Prof. Dr. Eckart Goebel

Arbeitsbereich A: Balance der Kommunikation

Guido Zurstiege (Medienwissenschaft)

Die Stille mediatisierter Gesellschaften

Es gab zu allen Zeiten Gesellschaften, die im Verdacht standen, Epochen des gesteigerten Lärms zu sein. Und umgekehrt hat es in nahezu allen Epochen philosophische, mystische, romantische, kämpferische Stille-Diskurse gegeben. Mediatisierte Gesellschaften des 21. Jahrhunderts rechtfertigen den Verdacht laut zu sein unzweifelhaft in besonderer Weise. Kommunikation, Austausch, Gezwitscher, Getuschel und Getöse sind omnipräsent. Digitaler Stress, Leben in der Echo-Kammer, Tyrannei der Sozialität, teilnehmende Überwachung, Information-Overload, Aufmerksamkeitsdefizit und Hyperaktivität – dies alles sind Symptome einer Gesellschaft, in der jeder permanent auf Empfang ist.

Arbeitsbereich A leistet einen Beitrag zur Erforschung dieser Symptome mediatisierter Gesellschaften. Es erbringt diesen Beitrag jedoch ex contrario durch die systematische Hinwendung zu einem komplementären, in den meisten Forschungsdiskursen strikt ausgeblendeten Phänomen: der Stille. Dieser Zugang über die Kehrseite der Phänomene mediatisierter Gesellschaften hat Vorteile, die mit der Art und Weise zusammenhängen, wie Mediatisierung sich vollzieht.

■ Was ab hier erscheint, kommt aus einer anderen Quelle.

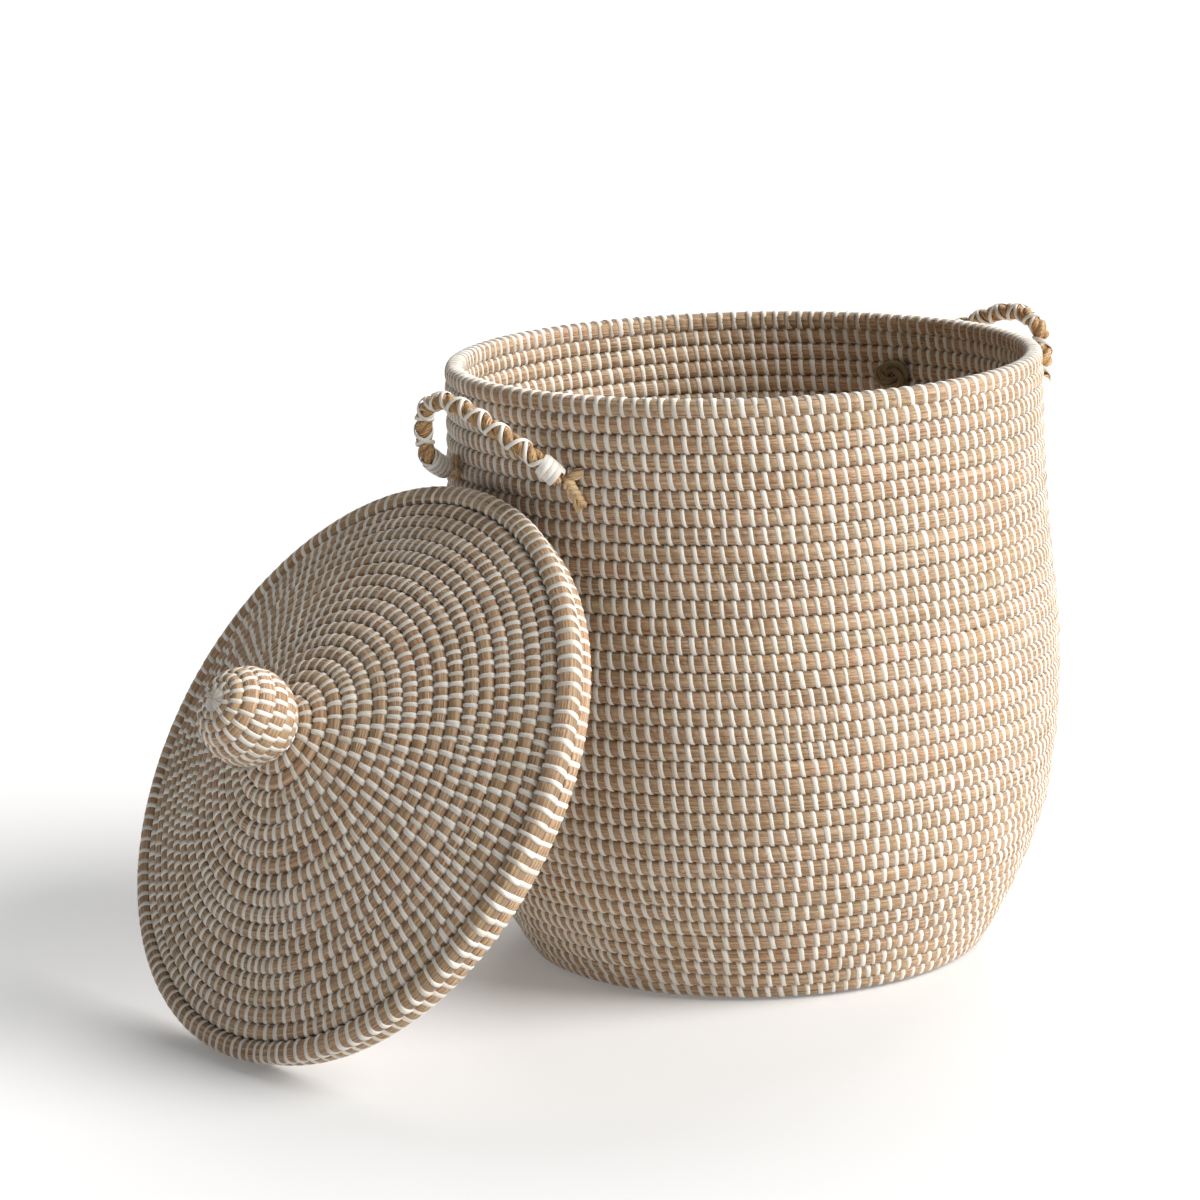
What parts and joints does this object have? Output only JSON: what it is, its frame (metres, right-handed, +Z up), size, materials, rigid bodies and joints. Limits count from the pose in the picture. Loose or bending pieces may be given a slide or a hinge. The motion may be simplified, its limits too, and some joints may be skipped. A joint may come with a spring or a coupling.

Mediatisierung bedeutet zunächst, dass "Medienlogiken" immer mehr Raum greifen. Der Prozess der Mediatisierung vollzieht sich dabei als "Wahrnehmungsdisziplinierung" in zwei sich teilweise überlagernden Wellen, nämlich als Normierung sowie als Normalisierung des Medienhandelns. Im Zuge der voranschreitenden Mediatisierung geht Medienhandeln daher immer stärker in einem gleichsam natürlichen Rahmen auf und wird damit immer schwerer zu beobachten. Umgekehrt erfahren Stille und Medienverzicht eine enorme Aufwertung als Indikatoren für die Beobachtung des gegenläufigen Hauptstroms der gesellschaftlichen Entwicklung. Gerade dort, wo auf Kommunikation und Mediennutzung verzichtet wird, lassen sich jene Abwägungsprozesse zwischen Reden und Schweigen, Teilnahme und Verzicht klar beobachten, die in Zeiten der "Hyperkommunikation" aller mit allen im Hintergrund jeder Mediennutzung ablaufen. Wie verändert die Ubiquität medienvermittelter Kommunikation das Gespür für sowie die Funktion von Stille in unterschiedlichen lebensweltlichen Zusammenhängen? Welche Rolle spielen Medienverweigerung und Medienverzicht in einer Zeit der voranschreitenden Mediatisierung? Dies sind zentrale Fragen des Arbeitsbereichs A.